Imagine hearing your own relatives speak in a language you no longer understand. Imagine being teased at school for your coiled hair or not being the ‘right’ shade of X. Imagine being hungry.
Imagine growing up surrounded by half-memories, half-stories, half-truths, trying to piece together who you are, where you come from, and what was taken, broken, or forced into silence.
Now imagine this: Big smiles. Belongings always in the making. A fierce love of life. Resilience. Dignity. Hard work.
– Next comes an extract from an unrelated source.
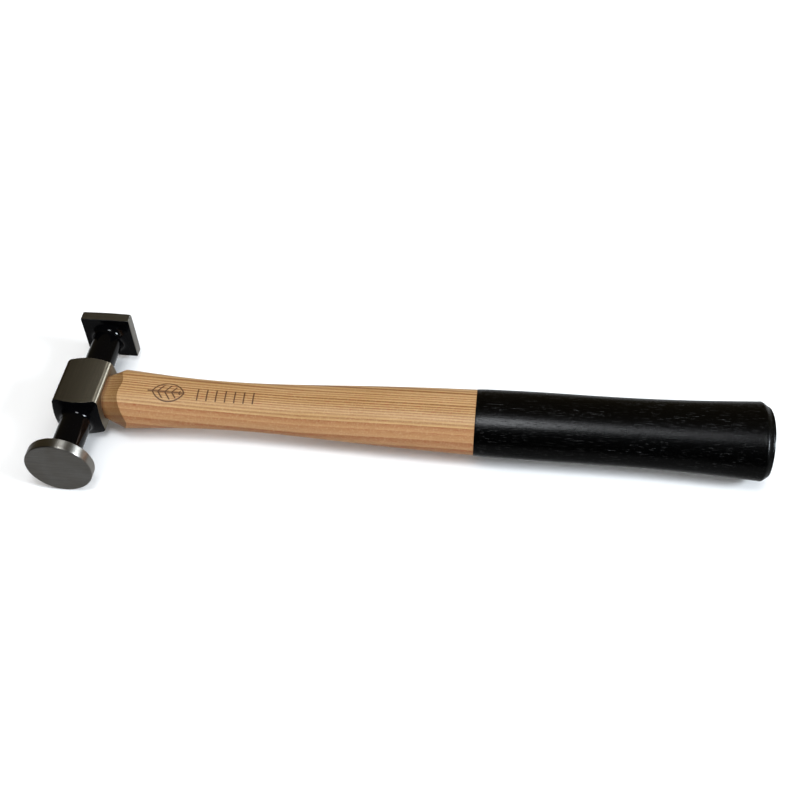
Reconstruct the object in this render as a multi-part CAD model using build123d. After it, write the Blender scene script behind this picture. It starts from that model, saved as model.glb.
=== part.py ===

This is where we step in. Not as saviours, but as listeners. With cutting-edge methods, bold ideas, and deep respect, we work side by side with communities to document what is at risk of disappearing. We do not extract data. We build trust. We do not take stories. We help amplify them. While respecting orality and its capacity to sustain cosmologies. And in doing so, we honour the voices that history tried to silence, uproot, or scatter. In perfect awareness that we might get it wrong. But we are scientists and so we will keep trying.
Because every single language matters.
Every single song.
Every fragment of memory.
Every word whispered, sung, displaced, or almost forgotten. Too textured to be written down.
We document endangered languages not just to preserve sounds and structures, but to protect identity, dignity, and history. When a language disappears, a way of seeing the world disappears with it. Perhaps we would not fear such loss if every disappearance made room for something new to grow. But does it?
We strive for visibility.
For justice in memory.
For a future where no community is invisible.
For a history in which every human being gets the chance to tell their story.